On this Monday, due to a training day we were able to have a full day rehearsal. I was only able to attend the morning because I had lessons at my guest school in the afternoon. However, I was there from 9 till 12 and we were able to block the entirety of the final scene with me and The Boy and by the end of that rehearsal we were able to perform it without scripts and with a certain sense of realism.
The last scene is really quite violent and graphic, the stage directions of the script direct The Boy to drag the girl around the room by her hair and throws her onto the floor. Our director had decided to go against that and didn't think that it would work with our set and actors so we went for a different approach, one that could easily look believable, create the same tension and dangerous atmosphere and obviously be safe for both of us to act. So he decided that the boy would push me up against the door with his right hand, strangle me, throw me onto a chair, still holding me and strangling me whilst I'm on the chair he then throws me onto the floor (which will be covered in wires on the actual set) whilst he says 'you're a slut just like my mother'. Blocking this scene before making final adjustments to the set was really important because we had to have a specific position for the chair to be in so that when I got thrown from the door to the chair it wouldn't be of such a big distance that it would look clumsy and it wouldn't be too close so that if I went down with too much force it still wouldn't actually be painful.
Our director also had to make quite a few adjustments to the script in this section because there was so much repetition. Throughout the whole play there is a lot of repetition, due to Jon Fosse's extra realism style but in this final section it is particularly obvious and we were really struggling to make it sound realistic and meaningful. There is one section of mine in particular where I was supposed to repeat the words 'no' 'no don't' 'it hurts' about three times and I just found it so difficult to act those lines well and for it to sound believable, so we cut that bit down from about 12 lines to 3 so that I just say 'no it hurts, stop it, let me go' - which worked much better. I think it's more believable for my character to have fewer words at this moment because I think she would have been so shocked and stunned by whats happening - as everybody is because the boy is not an aggressive character, shown no signs of being aggressive at all throughout the whole play- I think the fewer words from the girl really fits the scene better than the long spiel that was in the script.
Another adjustment our director made to the script when we were blocking this scene was the ending. In the script it ends with her saying the 'even if you call me a slut you still love me' lines and the two exiting the space (which is the girl's objective so the play ends the way she wanted it to, even if it wasn't as though she imagined). Our director cut this final bit and ended it at the moment after I'd been thrown onto the floor and I say 'come here', he picks me up from the floor and we hug - that's going to be the final moment. He has said that if we have time we might expand this scene to the end and do the last little bit which I want to do because I think it circles the plot really nicely having the two enter the room at the beginning and leaving together at the end.
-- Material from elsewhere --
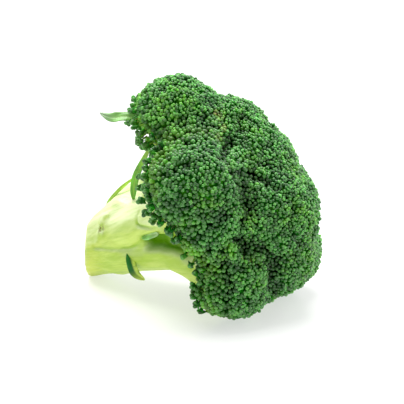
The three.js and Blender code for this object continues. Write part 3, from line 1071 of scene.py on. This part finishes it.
def makeStalkMaterial():
    settings = stalkSettings
    material, tree, shader = newMaterial("stalk skin")
    place = addNode(tree, "ShaderNodeTexCoord").outputs["Object"]
    away = addNode(tree, "ShaderNodeVectorMath", operation="SUBTRACT")
    away.inputs[1].default_value = [value * mm for value in settings["fibreSource"]]
    tree.links.new(place, away.inputs[0])
    direction = addNode(tree, "ShaderNodeVectorMath", operation="NORMALIZE")
    tree.links.new(away.outputs[0], direction.inputs[0])
    length = addNode(tree, "ShaderNodeVectorMath", operation="LENGTH")
    tree.links.new(away.outputs[0], length.inputs[0])
    along = addNode(tree, "ShaderNodeCombineXYZ")
    tree.links.new(mathNode(tree, "MULTIPLY", length.outputs["Value"], 1.2), along.inputs["X"])
    streak = addNode(tree, "ShaderNodeVectorMath", operation="ADD")
    tree.links.new(direction.outputs[0], streak.inputs[0])
    tree.links.new(along.outputs[0], streak.inputs[1])
    fine = objectNoise(tree, 60, 4, 0.6, streak.outputs[0])
    broad = objectNoise(tree, 14, 3, 0.5, streak.outputs[0])
    blotch = objectNoise(tree, 55, 3)
    broad = mathNode(tree, "MULTIPLY", broad, 0.55)
    tone = mathNode(tree, "ADD", broad, mathNode(tree, "MULTIPLY", fine, 0.45))
    streaks = rangeNode(tree, tone, 0.38, 0.62)
    colour = mixColour(tree, streaks, fromSrgb(*settings["fresh"]), fromSrgb(*settings["streak"]))
    # painted highlight, with the waxy bloom: paler where the skin faces the light
    thinner = rangeNode(tree, tone, 0.34, 0.60, 0.55, 1.0)
    waxy = mathNode(tree, "MULTIPLY", readAttribute(tree, "waxy"), thinner)
    colour = mixColour(tree, waxy, colour, fromSrgb(*settings["waxy"]))
    # painted shade on the side away from the camera
    thinner = rangeNode(tree, tone, 0.36, 0.60, 0.95, 0.65)
    farShadeMask = mathNode(tree, "MULTIPLY", readAttribute(tree, "farSide"), thinner)
    colour = mixColour(tree, farShadeMask, colour, fromSrgb(*settings["farSide"]))
    # painted shade: deep green in the hollows, dents and next to the table
    thinner = rangeNode(tree, blotch, 0.3, 0.6, 0.75, 1.0)
    hollow = mathNode(tree, "MULTIPLY", readAttribute(tree, "hollow"), thinner)
    colour = mixColour(tree, hollow, colour, fromSrgb(*settings["deep"]))
    colour = mixColour(tree, readAttribute(tree, "butt"), colour, fromSrgb(*settings["butt"]))
    # on the cut, a pale pith, a ring of green fibres and paler flesh out to the skin
    ripple = mathNode(tree, "MULTIPLY", objectNoise(tree, 160, 3), 0.22)
    pith = ramp(tree, mathNode(tree, "ADD", readAttribute(tree, "fromPith"), ripple), [
        (0.0, fromSrgb(*settings["pith"])),
        (0.62, fromSrgb(*settings["pith"])),
        (0.76, fromSrgb(*settings["ring"])),
        (0.86, fromSrgb(*settings["cut"])),
    ])
    colour = mixColour(tree, readAttribute(tree, "cut"), colour, pith)
    speck = rangeNode(tree, objectNoise(tree, 520, 2), 0.44, 0.56)
    scar = mathNode(tree, "MULTIPLY", readAttribute(tree, "scar"), speck)
    colour = mixColour(tree, scar, colour, fromSrgb(*settings["scar"]))
    tree.links.new(colour, shader.inputs["Base Color"])
    shader.inputs["Roughness"].default_value = 0.40
    tree.links.new(rangeNode(tree, hollow, 0.2, 0.9, 0.4, 0.08), shader.inputs["Specular IOR Level"])
    addBump(tree, shader, fine, 0.0007, 0.6)
    return material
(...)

I also feel like that last section of dialogue adds another dimension to my character, but I think if I take that section into consideration when I'm acting that dimension can still be there even without that bit of dialogue. But actually that final piece of contact to end the play is actually really nice compared to the horrific violent contact that has taken place. There is so little contact in the whole play, each touch is so important and powerful, that final image of the hug can represent the relationships and the contact made between all the different characters within that room.
The last scene is really quite violent and graphic, the stage directions of the script direct The Boy to drag the girl around the room by her hair and throws her onto the floor. Our director had decided to go against that and didn't think that it would work with our set and actors so we went for a different approach, one that could easily look believable, create the same tension and dangerous atmosphere and obviously be safe for both of us to act. So he decided that the boy would push me up against the door with his right hand, strangle me, throw me onto a chair, still holding me and strangling me whilst I'm on the chair he then throws me onto the floor (which will be covered in wires on the actual set) whilst he says 'you're a slut just like my mother'. Blocking this scene before making final adjustments to the set was really important because we had to have a specific position for the chair to be in so that when I got thrown from the door to the chair it wouldn't be of such a big distance that it would look clumsy and it wouldn't be too close so that if I went down with too much force it still wouldn't actually be painful.
Our director also had to make quite a few adjustments to the script in this section because there was so much repetition. Throughout the whole play there is a lot of repetition, due to Jon Fosse's extra realism style but in this final section it is particularly obvious and we were really struggling to make it sound realistic and meaningful. There is one section of mine in particular where I was supposed to repeat the words 'no' 'no don't' 'it hurts' about three times and I just found it so difficult to act those lines well and for it to sound believable, so we cut that bit down from about 12 lines to 3 so that I just say 'no it hurts, stop it, let me go' - which worked much better. I think it's more believable for my character to have fewer words at this moment because I think she would have been so shocked and stunned by whats happening - as everybody is because the boy is not an aggressive character, shown no signs of being aggressive at all throughout the whole play- I think the fewer words from the girl really fits the scene better than the long spiel that was in the script.
Another adjustment our director made to the script when we were blocking this scene was the ending. In the script it ends with her saying the 'even if you call me a slut you still love me' lines and the two exiting the space (which is the girl's objective so the play ends the way she wanted it to, even if it wasn't as though she imagined). Our director cut this final bit and ended it at the moment after I'd been thrown onto the floor and I say 'come here', he picks me up from the floor and we hug - that's going to be the final moment. He has said that if we have time we might expand this scene to the end and do the last little bit which I want to do because I think it circles the plot really nicely having the two enter the room at the beginning and leaving together at the end. I also feel like that last section of dialogue adds another dimension to my character, but I think if I take that section into consideration when I'm acting that dimension can still be there even without that bit of dialogue. But actually that final piece of contact to end the play is actually really nice compared to the horrific violent contact that has taken place. There is so little contact in the whole play, each touch is so important and powerful, that final image of the hug can represent the relationships and the contact made between all the different characters within that room.